Apart from when I'm on holidays, I don't think that I have ever photographed the same location two days in a row. That was until last weekend.
There had been a couple of spectacular sunrises on the Wednesday and the Friday, and I had seen a couple of images from down on the bay by fellow photographers. This had whet my appetite to get up early on Saturday morning and hope for the best. The weather forecast wasn't the greatest, but I was counting on the fact that they are only right 10% of the time.
I hadn't been down to Wynnum for about three years, so that was my target, and in particular the end of the jetty, as I had never shot from there before.
On driving out of my carport, I noticed a few spits of rain appear on my windscreen. I nearly put it in reverse and parked it up there and then! A quick check of the radar showed a few scattered showers around, but it didn't look too bad at all. The light rain only lasted a couple of minutes, so it was all systems go. I wanted to shoot no matter what the conditions.
Upon arrival at the jetty, there were quite a few clouds around, but also a bit of broken sky near to where the sun was due to rise. After a quick chat with a couple of local fishermen, I headed out to the end of the jetty and set up my tripods, firing off a few shots to work out my compositions. That's the beauty of getting to a spot early. It may be dark, but that's why headtorches were invented! It gives you time to explore the potential of your location (if you haven't scouted it out previously) before the light and expected colour arrives. It also allows for some nice long exposures as well.
Unfortunately, the colour that I was hoping for didn't arrive, but another fisherman did, so I had a chat to him while my cameras were doing their thing.
Not long after the sun had risen, some broken cloud passed in front of the sun, providing us with some fantastic golden light as well as some awesome 'God' beams. You can check out a condensed version of my morning in the timelapse just underneath here.
On leaving the jetty, I drove along the foreshore towards Manly. For two reasons: 1) I hate driving back the same way I came if I can help it, and 2) I wanted to see if there was any other future sunrise locations. Not surprisingly, just up the road I came across a couple of old timber frames just out to shore. I put them in the memory bank. Then, only a few hundred metres further on, there was a very cool old break wall/groyne jutting out in to the bay. Another one for the memory bank.
I continued past the boat harbour then turned for home, knowing that I would be back soon to check out those other locations.
So now, that brings me to Sunday morning.
I had decided on Saturday evening that I was going to go back to Wynnum again for sunrise, but this time to the timber frames and hope for a couple of nice long exposures, as once again, the forecast wasn't ideal. Low cloud with scattered showers around the bay, along with 20 to 25 knot winds, which would make shooting conditions not the easiest.

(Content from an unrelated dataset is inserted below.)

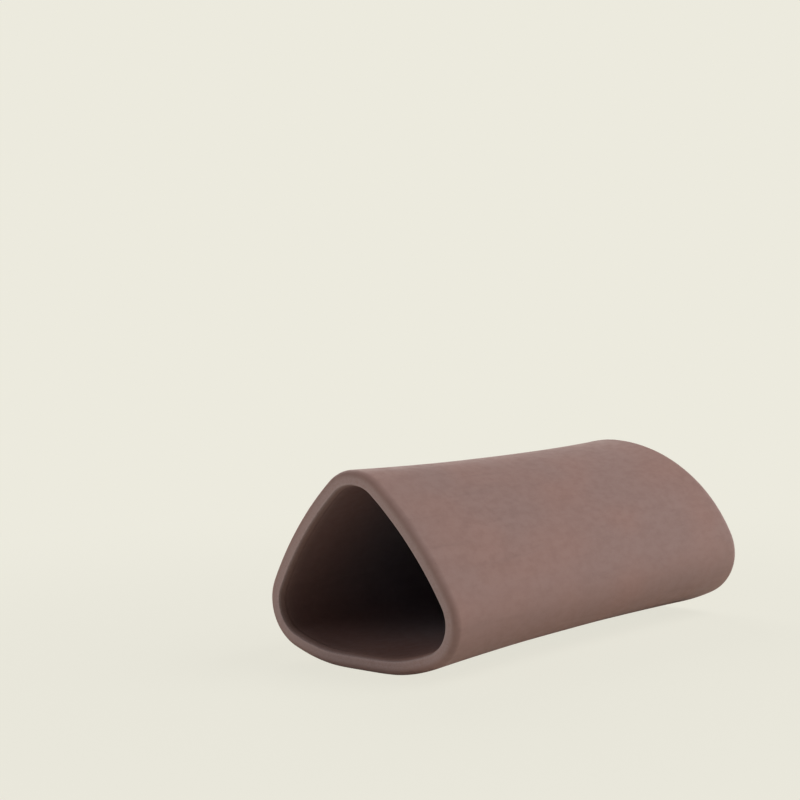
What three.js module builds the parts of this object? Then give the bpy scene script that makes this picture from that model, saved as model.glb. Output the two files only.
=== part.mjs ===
// Fired-clay spawning cave: a tube of rounded triangular section, open at the mouth and closed by a
// slab at the far end, luted to the tube by a coil of clay pressed into the groove between them.
// Millimetres, +Z up. The mouth faces -Y. The origin is at the bottom centre.

import * as THREE from 'three';

// Driving dimensions
const LENGTH = 125;                 // mouth to the outside of the closed end, at middle height
const WALL = 4.2;                   // thickness of the tube's wall
const END_THICKNESS = 6;            // slab that closes the far end
const MOUTH_HEIGHT = 49.7;          // height of the section at the mouth, before the flare
const MOUTH_WIDTH = 61.7;           // width at the mouth, before the flare
const MOUTH_RIDGE_RADIUS = 12.2;    // rounding of the ridge on top
const MOUTH_CORNER_RADIUS = 11.6;   // rounding of the two lower corners
const MOUTH_SIDE_RADIUS = 93;       // bow of the two sides
const MOUTH_BASE_RADIUS = 54;       // bow of the underside across its width
const END_HEIGHT = 49.7;            // the same sizes at the closed end
const END_WIDTH = 79.3;
const END_RIDGE_RADIUS = 26.1;
const END_CORNER_RADIUS = 13.2;
const END_SIDE_RADIUS = 42.1;
const END_BASE_RADIUS = 65;
const BASE_FLAT = 3.8;              // half the width of the underside's level middle
const MORPH_POWER = 1.18;           // how late along the tube the section changes

// Flares, feet and leans
const MOUTH_FLARE = 1;              // swelling of the outside at the mouth, on every side
const MOUTH_FLARE_REACH = 57;       // how far back from the mouth the swelling reaches
const END_FLARE = 1.14;             // the same at the closed end
const END_FLARE_REACH = 62;
const FOOT_DROP = 0.75;             // how far below the waist's underside the feet are rubbed flat
const MOUTH_LEAN = 0.05;            // forward lean of the mouth plane, per unit of height
const END_LEAN = 0.06;              // forward lean of the closed end, per unit of height

// Edges
const LIP_OUTER_RADIUS = 2;         // rounding of the mouth's outer edge
const LIP_INNER_DEPTH = 1.7;        // rounding of the mouth's inner edge, measured along the tube
const LIP_INNER_INSET = 0.6;        // the same rounding, measured across the wall
const END_EDGE_DEPTH = 4;           // rounding of the closed end's edge, measured along the tube
const END_EDGE_INSET = 4.6;         // the same rounding, measured across the tube

// Joint between the tube and the end slab
const GAP = 0.3;                // clearance between neighbouring pieces
const GROOVE = 1.5;             // depth and half width of the groove that takes the coil

// Fineness
const BASE_STEPS = 9;           // steps along the underside's bow, on each half
const CORNER_STEPS = 10;
const SIDE_STEPS = 5;
const RIDGE_STEPS = 6;
const EDGE_STEPS = 10;          // steps round the lip and round the closed end's edge
const OUTSIDE_STEPS = 12;       // steps along the tube's outside
const INSIDE_STEPS = 8;         // steps along the tube's inside

const SEAM = LENGTH - END_THICKNESS;    // where the tube and the slab meet
const MID_HEIGHT = MOUTH_HEIGHT / 2;    // height that the leaning planes turn about

const clayBody = new THREE.MeshStandardMaterial({ color: 0x8f766f, roughness: 0.92, metalness: 0 });
const claySlab = new THREE.MeshStandardMaterial({ color: 0x8c736d, roughness: 0.93, metalness: 0 });
const clayCoil = new THREE.MeshStandardMaterial({ color: 0x866e68, roughness: 0.95, metalness: 0 });

const blend = (a, b, t) => a + (b - a) * t;
const angleOf = (from, to) => Math.atan2(to.z - from.z, to.x - from.x);

// Share of a flare left at a distance from its own end.
function fade(distance, reach) {
  const left = Math.min(Math.max(1 - distance / reach, 0), 1);
  return left * left;
}

// The four tangent arcs of the right half of the section at a station along the tube, from the
// underside's middle up to the ridge: centre, radius, first and last angle, and steps.
function sectionArcs(station) {
  const along = Math.min(Math.max(station / LENGTH, 0), 1) ** MORPH_POWER;
  const height = blend(MOUTH_HEIGHT, END_HEIGHT, along);
  const width = blend(MOUTH_WIDTH, END_WIDTH, along);
  const ridge = blend(MOUTH_RIDGE_RADIUS, END_RIDGE_RADIUS, along);
  const corner = blend(MOUTH_CORNER_RADIUS, END_CORNER_RADIUS, along);
  const side = 1 / blend(1 / MOUTH_SIDE_RADIUS, 1 / END_SIDE_RADIUS, along);
  const base = blend(MOUTH_BASE_RADIUS, END_BASE_RADIUS, along);

  const baseCentre = { x: BASE_FLAT, z: base };
  const ridgeCentre = { x: 0, z: height - ridge };
  const cornerX = width / 2 - corner;
  const cornerDrop = Math.sqrt((base - corner) ** 2 - (cornerX - BASE_FLAT) ** 2);
  const cornerCentre = { x: cornerX, z: base - cornerDrop };

  // The side's arc touches the ridge's and the corner's from outside, so its centre lies at known
  // distances from both of theirs, on the far side of the section.
  const span = Math.hypot(cornerCentre.x - ridgeCentre.x, cornerCentre.z - ridgeCentre.z);
  const toRidge = side - ridge;
  const toCorner = side - corner;
  const onLine = (span ** 2 + toRidge ** 2 - toCorner ** 2) / (2 * span);
  const offLine = Math.sqrt(toRidge ** 2 - onLine ** 2);
  const dir = { x: (cornerCentre.x - ridgeCentre.x) / span, z: (cornerCentre.z - ridgeCentre.z) / span };
  const sideCentre = {
    x: ridgeCentre.x + dir.x * onLine + dir.z * offLine,
    z: ridgeCentre.z + dir.z * onLine - dir.x * offLine,
  };

  const baseEnd = angleOf(baseCentre, cornerCentre);
  const cornerEnd = angleOf(sideCentre, cornerCentre);
  const sideEnd = angleOf(sideCentre, ridgeCentre);
  return [
    { centre: baseCentre, radius: base, from: -Math.PI / 2, to: baseEnd, steps: BASE_STEPS },
    { centre: cornerCentre, radius: corner, from: baseEnd, to: cornerEnd, steps: CORNER_STEPS },
    { centre: sideCentre, radius: side, from: cornerEnd, to: sideEnd, steps: SIDE_STEPS },
    { centre: ridgeCentre, radius: ridge, from: sideEnd, to: Math.PI / 2, steps: RIDGE_STEPS },
  ];
}

// One closed ring of points round the section at a station, moved inward by an inset. Rings of the
// outside are rubbed flat at the feet, down to the height of the foot plane plus their own inset.
function ring(station, inset) {
  const flare = MOUTH_FLARE * fade(station, MOUTH_FLARE_REACH)
    + END_FLARE * fade(LENGTH - station, END_FLARE_REACH);
  const half = [];
  for (const arc of sectionArcs(station)) {
    const radius = arc.radius + flare - inset;
    for (let i = 0; i < arc.steps; i += 1) {
      const angle = blend(arc.from, arc.to, i / arc.steps);
      half.push({
        x: arc.centre.x + radius * Math.cos(angle),
        z: arc.centre.z + radius * Math.sin(angle),
      });
    }
    if (arc.to === Math.PI / 2) half.push({ x: 0, z: arc.centre.z + radius });
  }
  const mirrored = half.slice(0, -1).reverse().map(({ x, z }) => ({ x: -x, z }));
  const share = station / LENGTH;
  const lean = blend(MOUTH_LEAN, END_LEAN, share);
  return [...half, ...mirrored].map(({ x, z }) => {
    const height = Math.max(z, inset - FOOT_DROP);
    const y = station - lean * (height - MID_HEIGHT);
    return new THREE.Vector3(x, y, height + FOOT_DROP);
  });
}

// A closed body through a list of rings of equal count. With `closed` the last ring joins the first
// one, which makes a tube with walls. Without it the two end rings are filled.
function loft(rings, closed) {
  const count = rings[0].length;
  const points = rings.flat();
  const faces = [];
  const bands = closed ? rings.length : rings.length - 1;
  for (let band = 0; band < bands; band += 1) {
    const near = band * count;
    const far = ((band + 1) % rings.length) * count;
    for (let i = 0; i < count; i += 1) {
      const next = (i + 1) % count;
      faces.push(near + i, far + next, near + next, near + i, far + i, far + next);
    }
  }
  if (!closed) {
    const last = (rings.length - 1) * count;
    const outline = (start) => points.slice(start, start + count)
      .map((p) => new THREE.Vector2(p.x, p.z));
    for (const [a, b, c] of THREE.ShapeUtils.triangulateShape(outline(0), [])) faces.push(a, b, c);
    for (const [a, b, c] of THREE.ShapeUtils.triangulateShape(outline(last), [])) {
      faces.push(last + a, last + c, last + b);
    }
  }
  const geometry = new THREE.BufferGeometry();
  geometry.setAttribute('position', new THREE.Float32BufferAttribute(
    points.flatMap((p) => [p.x, p.y, p.z]), 3));
  geometry.setIndex(faces);
  geometry.computeVertexNormals();
  return geometry;
}

// Stations and insets of a quarter round edge that starts at an end plane and runs back along it.
function roundedEdge(steps, depth, inset, place) {
  return Array.from({ length: steps + 1 }, (_, i) => {
    const angle = (i / steps) * (Math.PI / 2);
    return place(depth * (1 - Math.sin(angle)), inset * (1 - Math.cos(angle)));
  });
}

// Stations between two ends, without the ends themselves.
const evenly = (from, to, steps) => Array.from(
  { length: steps - 1 }, (_, i) => blend(from, to, (i + 1) / steps));
const denserAtEnds = (from, to, steps) => evenly(0, Math.PI, steps)
  .map((angle) => blend(from, to, (1 - Math.cos(angle)) / 2));

function caveTube() {
  const back = SEAM - GAP / 2;
  const outerLip = roundedEdge(EDGE_STEPS, LIP_OUTER_RADIUS, LIP_OUTER_RADIUS,
    (depth, inset) => ring(depth, inset)).reverse();
  const outside = denserAtEnds(LIP_OUTER_RADIUS, back - GROOVE, OUTSIDE_STEPS)
    .map((at) => ring(at, 0));
  const rim = [ring(back - GROOVE, 0), ring(back, GROOVE), ring(back, WALL)];
  const inside = evenly(back, LIP_INNER_DEPTH, INSIDE_STEPS).map((at) => ring(at, WALL));
  const innerLip = roundedEdge(EDGE_STEPS, LIP_INNER_DEPTH, LIP_INNER_INSET,
    (depth, inset) => ring(depth, WALL - inset));
  return [...outerLip, ...outside, ...rim, ...inside, ...innerLip];
}

// The rounding of the slab's edge may take no more than the thickness left beyond the groove.
function endWall() {
  const front = SEAM + GAP / 2;
  const room = END_THICKNESS - GAP / 2 - GROOVE;
  const edge = roundedEdge(EDGE_STEPS, Math.min(END_EDGE_DEPTH, room), END_EDGE_INSET,
    (depth, inset) => ring(LENGTH - depth, inset));
  return [ring(front, GROOVE), ring(front + GROOVE, 0), ...edge];
}

// The coil is the groove's own triangle, drawn in by the clearance on both slanting sides.
function seamCoil() {
  const slack = GAP * Math.SQRT2;
  const half = GROOVE + GAP / 2 - slack;
  return [ring(SEAM - half, 0), ring(SEAM + half, 0), ring(SEAM, half)];
}

const cave = new THREE.Group();
for (const [name, geometry, material] of [
  ['cave_tube', loft(caveTube(), true), clayBody],
  ['end_wall', loft(endWall(), false), claySlab],
  ['seam_coil', loft(seamCoil(), true), clayCoil],
]) {
  const mesh = new THREE.Mesh(geometry, material);
  mesh.name = name;
  cave.add(mesh);
}

// The origin lies below the middle of the whole, measured over both leaning ends.
const extent = new THREE.Box3().setFromObject(cave);
cave.position.y = -(extent.min.y + extent.max.y) / 2;

export default cave;
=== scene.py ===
"""Looks of a fired-clay fish cave: a tube of rounded triangular section, its end slab and their seam.

Metres in the part's own frame: +Z up, the mouth faces -Y, the origin is at the bottom centre.
"""

import logging
import math
from dataclasses import dataclass, field
from enum import Enum

import bpy
import numpy as np
from mathutils import Matrix, Vector


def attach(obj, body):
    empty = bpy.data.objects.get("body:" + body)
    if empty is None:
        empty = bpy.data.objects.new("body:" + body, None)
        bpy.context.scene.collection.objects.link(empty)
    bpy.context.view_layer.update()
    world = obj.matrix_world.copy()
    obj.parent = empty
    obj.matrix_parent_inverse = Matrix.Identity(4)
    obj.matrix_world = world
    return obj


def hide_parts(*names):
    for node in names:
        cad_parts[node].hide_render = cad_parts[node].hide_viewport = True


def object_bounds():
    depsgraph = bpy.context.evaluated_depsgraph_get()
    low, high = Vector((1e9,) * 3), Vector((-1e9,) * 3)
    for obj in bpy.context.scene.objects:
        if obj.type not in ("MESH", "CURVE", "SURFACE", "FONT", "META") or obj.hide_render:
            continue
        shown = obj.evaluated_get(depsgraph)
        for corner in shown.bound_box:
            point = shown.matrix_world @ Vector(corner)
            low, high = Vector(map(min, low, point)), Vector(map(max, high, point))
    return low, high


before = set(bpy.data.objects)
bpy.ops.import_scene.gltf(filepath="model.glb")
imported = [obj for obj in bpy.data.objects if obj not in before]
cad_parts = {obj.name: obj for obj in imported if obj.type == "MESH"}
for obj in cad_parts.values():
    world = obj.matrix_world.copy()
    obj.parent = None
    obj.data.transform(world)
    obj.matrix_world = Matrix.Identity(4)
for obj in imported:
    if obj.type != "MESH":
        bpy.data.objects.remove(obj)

CAD_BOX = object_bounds()
MM = 0.001
LOG = logging.getLogger("cave")

Colour = tuple[float, float, float]
Span = tuple[float, float]
Socket = bpy.types.NodeSocket


class Painted(Enum):
    """What is painted on the points of every clay piece, as numbers that the finishes read."""

    RIM = "rim"
    # Painted shade that darkens the bore behind the mouth.
    SMOKE = "bore_shade"
    # Painted shade's cool grey deeper in the bore.
    DEEP_SHADE = "deep_shade"


# ---------------------------------------------------------------------------------------------
# Form: the section, how it changes along the tube, and the maker's small unevenness
# ---------------------------------------------------------------------------------------------


@dataclass(frozen=True)
class Outline:
    """The rounded triangle at one end of the tube, before the flare."""

    height: float
    width: float
    ridge_radius: float
    corner_radius: float
    side_radius: float
    base_radius: float


@dataclass(frozen=True)
class Unevenness:
    """One layer of smooth seeded noise over the wall, given as depths and wavelengths in metres.

    The lattice runs past each end of the tube by a margin, a share of the tube's length.
    """

    seed: int
    depth: float
    along: float
    around: int
    margin: float = 0.1

    def sample(self, station: np.ndarray, turn: np.ndarray, length: float) -> np.ndarray:
        """Smooth noise between 0 and 1 on a lattice that closes round the section.

        Lattice values are joined by the cubic 3t^2 - 2t^3 in both directions.

        Args:
            station: distances along the tube, one per ring, shape (rings, 1).
            turn: place round the section from 0 to 1, shape (rings, points).
            length: whole length of the tube.

        Returns:
            Noise of shape (rings, points).
        """
        rows = int(math.ceil(length * (1 + 2 * self.margin) / self.along)) + 2
        lattice = np.random.default_rng(self.seed).random((rows, self.around))
        v = np.broadcast_to((station + self.margin * length) / self.along, turn.shape)
        u = turn * self.around
        i, j = np.floor(v).astype(int), np.floor(u).astype(int)
        fv, fu = v - i, u - j
        fv, fu = fv * fv * (3 - 2 * fv), fu * fu * (3 - 2 * fu)
        i0, i1 = np.clip(i, 0, rows - 1), np.clip(i + 1, 0, rows - 1)
        j0, j1 = j % self.around, (j + 1) % self.around
        low = lattice[i0, j0] * (1 - fu) + lattice[i0, j1] * fu
        high = lattice[i1, j0] * (1 - fu) + lattice[i1, j1] * fu
        return low * (1 - fv) + high * fv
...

I arrived in the dark, and couldn't quite remember exactly how far along the frames were from the jetty. Thankfully, there was a couple out for their morning walk, so after a quick chat, they were able to point me in the right direction. I'd overshot the mark by about 100 metres! So back down the road I went. I got my gear out and went down to the waters edge. Unfortunately, the frames were further away from the shore than what I had originally thought. This meant that the kit that I had with me was not going to be up to scratch....unless I wanted the timbers frames to look like a couple of grains of rice sticking out from the water!
Oh well, it looked like the little breakwall that I had also spotted yesterday was going to be my location for sunrise today. Pack the gear up and back to the car for me.
The breakwall was easier to find, so I pulled up close by, walked the short distance and set up my cameras. I couldn't believe how different it was from yesterday morning. It was blowing pretty hard, and there were two foot high waves in the bay. Once again, it didn't look like the clouds were going to play ball, with a few low clouds on the horizon, and not much else around.
Before it got too light, I was able get a couple of really nice long exposures with the subtle glow of the approaching sunrise. It really is quite deceiving looking at these images, knowing just how rough the bay was. That's the beauty of a long exposure – it will turn any water into a flat, milky surface. Some people don't like this effect, but personally, I think it looks great.
An unexpected by-product of the wind and the waves, was the awesome little waterfalls that flowed down the back side of the breakwall after a larger wave had crashed over. Add to that a bit of the golden glow from the sun, and we ended up with a couple of keepers from the morning session.
Interestingly, after I had packed up and was heading home, I went past the timber frames to find another couple of photographers there shooting away....with much longer lenses! I'll save that one for another day.